If I misunderstood you, and you're actually doing map-reduce, then using
Infinispan is fine.
Comments inline ...
On 3/4/13 5:09 AM, matt hoffman wrote:
> Bela,
>
> Thanks a lot for the response. I really appreciate your input.
>
> Some comments inline:
>
> On Mar 3, 2013 4:16 AM, "Bela Ban" <bban at redhat.com
> <mailto:bban at redhat.com>> wrote:
> >
> > Hi Matt,
> >
> > my view is that if you use Infinispan to distribute tasks to be
> > processed (master-slave processing) to workers, then Infinispan is the
> > wrong tech for this.
> >
> > Assuming I understood what you wrote below, you're distributing tasks to
> > be executed to nodes identified by the consistent hash over the task
> > data you insert into the cache.
> >
> > Workers get a notification when tasks are added to their cache, process
> > them and remove the tasks when done. This is a system where you have 90%
> > writes (task insertions and removals) and 10% reads (peeking into the
> > cache to see if tasks are available).
> >
> > Infinispan was designed to be a cache for frequently used data, in which
> > reads outnumber writes (perhaps 80%/20% w/r), so with your task
> > distribution you use Infinispan in a way that's opposite to what it was
> > designed for. It will cerianly work, but I don't think you'll get great
> > perf.
> >
>
> Your understanding is basically right, except workers don't remove the
> tasks when done. But it is certainly write-heavy. Tasks are inserted,
> read by workers, updated when a worker starts working on them, updated
> again when complete, and read again by the task originator. Perhaps
> 60/40 w/r, but still write-heavy.
So if we use DIST, we have a write (insert) to N nodes, a local read,
one or more writes (updates) and a final write (done), followed by a
(potentially remote) read by the coordinator.

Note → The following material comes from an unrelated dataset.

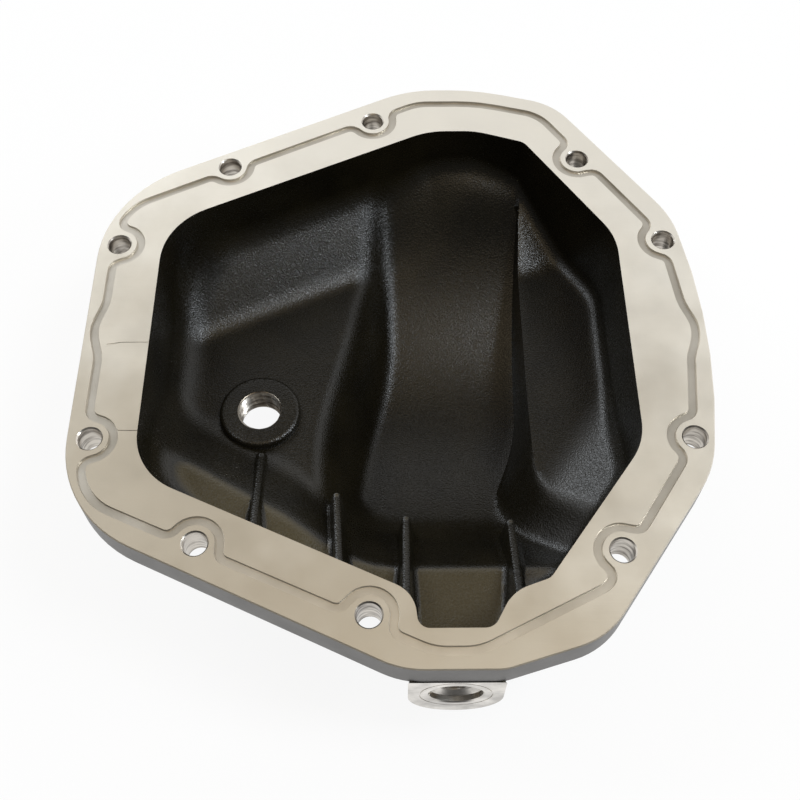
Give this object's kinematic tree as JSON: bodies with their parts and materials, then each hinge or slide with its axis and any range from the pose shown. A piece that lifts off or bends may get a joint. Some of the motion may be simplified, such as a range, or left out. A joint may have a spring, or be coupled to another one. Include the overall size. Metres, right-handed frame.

I'm wondering whether the intermediate writes (updates) are needed, as
they trigger messages to other nodes: if the intermediate steps are
relatively small, then there's no need to back them up to other nodes,
as others could simply restart the work from scratch if a node crashes.
Most of the time, nodes don't crash, so the update-writes might not be
amortized by crashes, unless it's a lot of work to recreate those
intermediate steps.
Anyway, yes, this is write-heavy, and there are a few disadvantages
using DIST:
- Unneeded writes for intermediate work
- DIST reshuffles state on a view change. This means that even if a
given worker doesn't crash, it might have to surrender its work to a
different worker if the view changes in the middle of a task. Actually,
your system can probably deal with this, but even if a worker continues
processing a task during a view change, chances are its writes are now
mostly remote, which is inefficient
- While work stealing is a good thing in general, in Infinispan it leads
to contention on the same locks, ie. the original worker and the worker
which stole the task.
> > I've seen similar abuses before where people used Infinispan/JBossCache
> > as a notification bus.
> >
> > For the scenario you describe below I recommend a messaging system like
> > JGroups or JMS. I've implemented a peer-to-peer task distribution system
> > [1] in JGroups before, take a look, perhaps this is closer to what you
> > have in kind...
> >
> > [1] http://www.jgroups.org/taskdistribution.html
> >
> >
>
> My first version of this distribution system did use JGroups directly
> (and drew some inspiration from your paper, actually). I can definitely
> go back to a JGroups-based approach if you think it is worthwhile (or a
> Infinispan-command-based approach, if there's interest from the
> Infinispan community… I'm assuming that using Infinispan's command
> pattern and RPCManager would be comparable to vanilla JGroups,
> performance-wise, but would be more consistent with Infinispan's
> architecture).
While I'm a big proponent of Infinispan, there are cases where it's the
wrong tool for the job, e.g. for messaging systems, notification buses
and master-slave work distribution.
> The differences between this algorithm and the one you propose in your
> task distribution paper, for whatever it's worth:
>
> 1.) tasks are broadcast to just a subset of nodes, not all. The subset
> hopefully corresponds to the subset of nodes that contain the data being
> processed, if the task involves data in cache.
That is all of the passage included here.